Meet the American Missionary Turned Thai Prankster
byPranking has been a huge part of the online video world since its inception. Slapstick humor will always be endearing, but in the age of internet celebrities, pranking, sometimes deemed “social experiments”, has become a point of much controversy recently. A lot of these videos claiming to be pranks are downright mean (read: stupid), blurring the line between what is and isn’t socially acceptable. Take the infamous Sam Pepper whose videos, which often border on assault, came to mainstream attention with his video of grabbing women’s asses.
Luckily, the prank territory isn’t completely ruined online. My Mate Nate is bringing the innocence back to the mischief, showcasing the fun in pranking instead of the cheap shock value. AKA he’s not a jerk. He’s an American ex-Missionary who now calls Thailand home. And instead of being yet another millennial clichely traveling to the beaches of Thailand for a 2 week bender – I mean to find themselves – Nate Bartling really is your mate and overall good guy.
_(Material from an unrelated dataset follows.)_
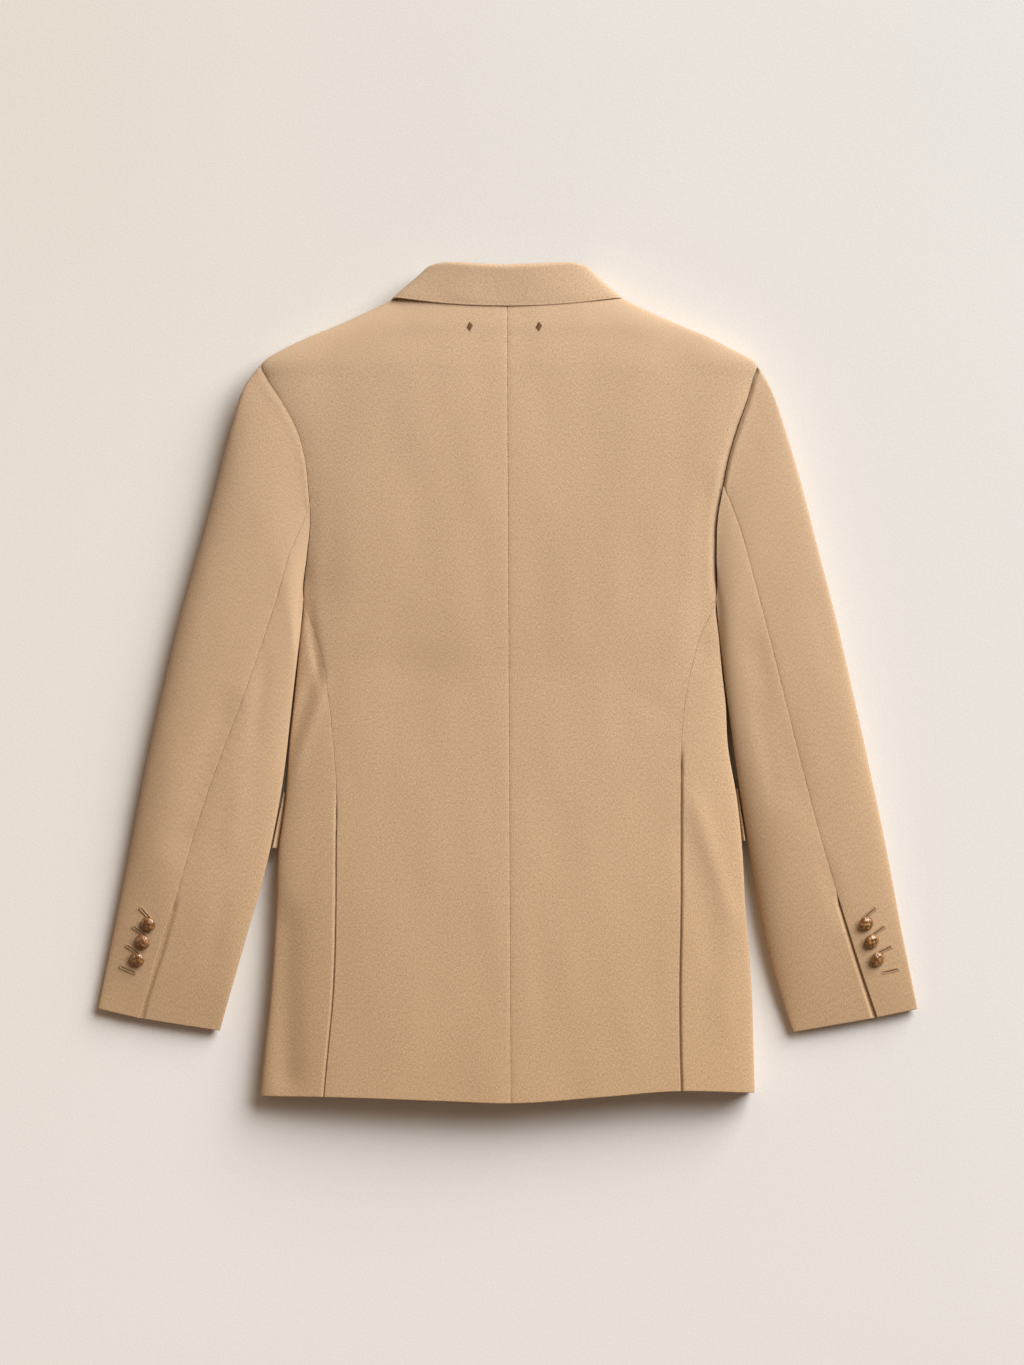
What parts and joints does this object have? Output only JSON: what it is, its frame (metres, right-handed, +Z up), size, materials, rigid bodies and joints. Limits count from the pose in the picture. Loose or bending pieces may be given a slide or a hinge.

At just 19 Nate Bartling became a Missionary for The Church of Jesus Christ of Latter-day Saints, but soon found his passions to lie in filmmaking, eventually evolving into his highly successful YouTube channel. “I was a missionary for two years. After that two year period ended I went back home to Utah and was planning to go to university like everyone else my age,” said Bartling. Fast forward to today, and Nate is a world traveling, multi-lingo pranker taking his unique style of videos to the international table.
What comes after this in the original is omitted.